E qui entriamo nel tema del modello di gestione. La giunta Raggi annuncia che «saranno assicurati servizio di accoglienza, fornitura pasti, servizio lavanderia, le utenze, pulizia, cambio biancheria e ambienti accoglienti». E allora si apre la questione della qualifica e del numero degli operatori sociali preposti ad un servizio simile. Occorre almeno un operatore ogni dieci utenti al giorno. Quindi per accogliere 100 persone servono 10 operatori (la metà durante la fascia notturna). La tariffa oraria per ogni operatore è di 9,12 euro lordi, quindi circa 600.000 euro solo di personale.
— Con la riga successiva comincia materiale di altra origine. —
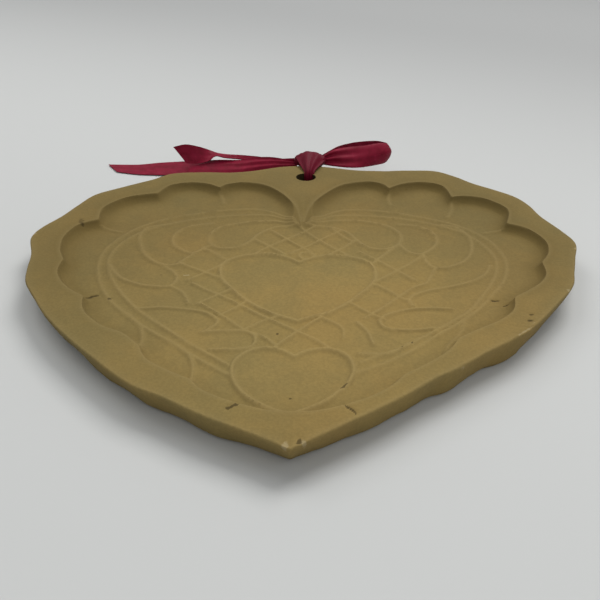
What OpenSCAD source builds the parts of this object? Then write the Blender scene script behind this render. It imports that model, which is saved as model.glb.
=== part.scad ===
// Heart-shaped fired-clay press mould with a satin hanging ribbon.
// The origin is on the underside, below the middle of the heart. +X is to the right, +Y runs from the
// heart's tip to its hanging tab, and +Z is up, out of the carved face.

/* [Mould] */
// Greatest width across the two lobes
mould_w = 152; // [120:1:200]
// Thickness from the underside to the flat rim
mould_t = 8; // [7:0.5:12]
// Size of the underside's outline, as a share of the rim's
base_share = 0.94; // [0.85:0.01:0.98]
// Depth of the carved recess below the rim
recess_depth = 2.4; // [1.6:0.1:3.5]
// Width of a raised line on the recess floor
line_w = 1.1; // [0.8:0.1:1.6]
// Height of a raised line above the recess floor
line_h = 0.6; // [0.3:0.1:1]
// Diameter of the hanging hole
hole_d = 6.4; // [6:0.1:7]

/* [Ribbon] */
// Width of the channel under the tab, the satin ribbon's own width
ribbon_w = 8; // [6:0.5:9]
// Thickness of the ribbon's solids
ribbon_t = 0.5; // [0.4:0.1:0.8]
// Width of the stretch that is gathered to pass through the hole
gathered_w = 4; // [3:0.5:5]
// Depth of the channel that the ribbon lies in, under the tab
channel_depth = 1; // [0.8:0.1:1.4]

/* [Hidden] */
$fn = 48;
unit = mould_w / 152; // the outlines below are drawn for a mould 152 wide
clear = 0.1;          // gap between the ribbon and the clay
floor_z = mould_t - recess_depth;
hole_at = [0.8, 59.8] * unit;
hole_back = hole_at[1] + hole_d / 2;
tab_back = 70.3 * unit;
base_mid = 16 * unit; // the side slants in towards this Y
base_back = base_mid + (tab_back - base_mid) * base_share;

// The rim's outer edge, from the middle of the tab down to the tip: a low wave for each scallop
edge_left = [[0, 70.3], [-8, 69], [-18, 65], [-25, 63.7], [-34, 63.8], [-43.5, 62.5], [-50, 57],
  [-58, 51], [-65.5, 44.6], [-68.8, 36.5], [-71.6, 28.4], [-75, 21.2], [-76.1, 14.5], [-73, 5],
  [-71.5, -3], [-69.6, -10], [-64.8, -18], [-60.4, -24.8], [-54.1, -32.5], [-46.1, -40.8],
  [-35.2, -51], [-26.9, -55.8], [-18.1, -61.3], [-10, -65.4], [-1, -70.3]];
edge_right = [[0, 70.3], [7.5, 69.3], [17.5, 66.4], [26, 65.8], [34, 66.4], [44, 66], [50, 61.6],
  [54.9, 55.9], [60.8, 50.6], [66.6, 44.6], [69.4, 37.8], [70.8, 30.6], [74.4, 20.6], [75.9, 13.2],
  [73.6, 5.6], [71, -2.4], [68.4, -9.9], [62.3, -18.5], [54.8, -27.8], [48.9, -33.3], [41.4, -38.9],
  [33.9, -45], [28.9, -48.3], [22.4, -53.8], [15, -59.3], [7.8, -64.2], [-1, -70.3]];

// The recess: each scallop runs from one cusp to the next, bulging outwards
scallops_left = [
  [[-0.5, 30], [-2.6, 39], [-10.4, 51.4], [-18.3, 55.2], [-24.5, 53.6], [-26.9, 51]],
  [[-26.9, 51], [-31, 54], [-37, 54.9], [-43, 52.4], [-46, 46]],
  [[-46, 46], [-51, 44.8], [-56.5, 41.5], [-60.6, 34.4], [-60, 26.6]],
  [[-60, 26.6], [-65, 23], [-67, 15.5], [-66, 8], [-63.4, 2]],
  [[-63.4, 2], [-63.2, -4], [-61, -9], [-57.4, -13.4], [-53.2, -16.8]],
  [[-53.2, -16.8], [-51.5, -23], [-46.2, -29.2], [-40, -32.8], [-35.4, -37.6]],
  [[-35.4, -37.6], [-32.8, -42.5], [-27.5, -46.6], [-22.4, -49.6]],
  [[-22.4, -49.6], [-19.5, -53], [-15.5, -55.5], [-11.8, -57.2]],
  [[-11.8, -57.2], [-6, -59.2], [-1, -59.6]]];
scallops_right = [
  [[0.5, 30], [2.4, 38], [7.8, 47.6], [13, 53.8], [20.9, 56.4], [25.5, 54.6], [27.5, 51]],
  [[27.5, 51], [32.6, 55], [39.3, 56.3], [45, 53.2], [46.5, 44.5]],
  [[46.5, 44.5], [51, 45.3], [57, 43], [62, 35.5], [59.6, 25.8]],
  [[59.6, 25.8], [64.8, 22.2], [67.8, 14.8], [67, 8], [63.8, 2.4]],
  [[63.8, 2.4], [63.2, -4], [60.5, -8.6], [56.6, -12.4], [52.5, -15.8]],
  [[52.5, -15.8], [50.8, -21.7], [46.6, -26.2], [41.5, -29.6], [36, -33.6]],
  [[36, -33.6], [32.8, -38.6], [28, -43], [22.2, -47.4]],
  [[22.2, -47.4], [19, -51.4], [14.5, -54.8], [9.4, -57.4]],
  [[9.4, -57.4], [4, -59.2], [-1, -59.6]]];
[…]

Tre pasti al giorno costano poi circa 500 mila euro. Come si sostiene un simile progetto con “soli” 890 mila euro?

Infine c’è un problema di ordine politico. Il M5S ha vinto le elezioni con un programma che prevedeva la chiusura dei campi rom e degli altri luoghi di segregazione, ora invece sembra voler estendente questa tipologia a tutte le persone in condizione di «fragilità». Naturalmente lo fa presentando il progetto con toni enfatici: «Saniamo un vulnus storico di Roma: per la prima volta sarà garantita accoglienza alle famiglie fragili, senza che i nuclei debbano dividersi», afferma l’assessora alle politiche sociali Laura Baldassarre.

DAL PRIMO DICEMBRE, giorno di assegnazione del servizio, sapremo chi ha vinto l’appalto. Qualcuno scommette che le prime 100 persone che entreranno nel nuovo sistema di accoglienza sono quelle sgomberate da via Quintavalle e attualmente ospitate nella chiesa di Santi Apostoli oppure quelli del Camping River senza convenzione dal 30 settembre. Questo vorrebbe dire che la giunta M5S sta proseguendo con la linea del «modello Roma» che prevedeva sgomberi a tappeto, ricollocazione di una parte degli sfollati in nuovi servizi e dispersione spontanea degli altri negli interstizi della metropoli.

Questa pratica emergenziale che va avanti da 25 anni, oltre a sprecare una montagna di soldi invece di investirli in case popolari e riqualificare i quartieri abbandonati, ha determinato la nascita di ghetti urbani e banlieue che adesso potrebbero “arricchirsi” di un altro tassello, quello delle Hooverville pubbliche sul modello delle baraccopoli americane sorte durante la Grande Depressione.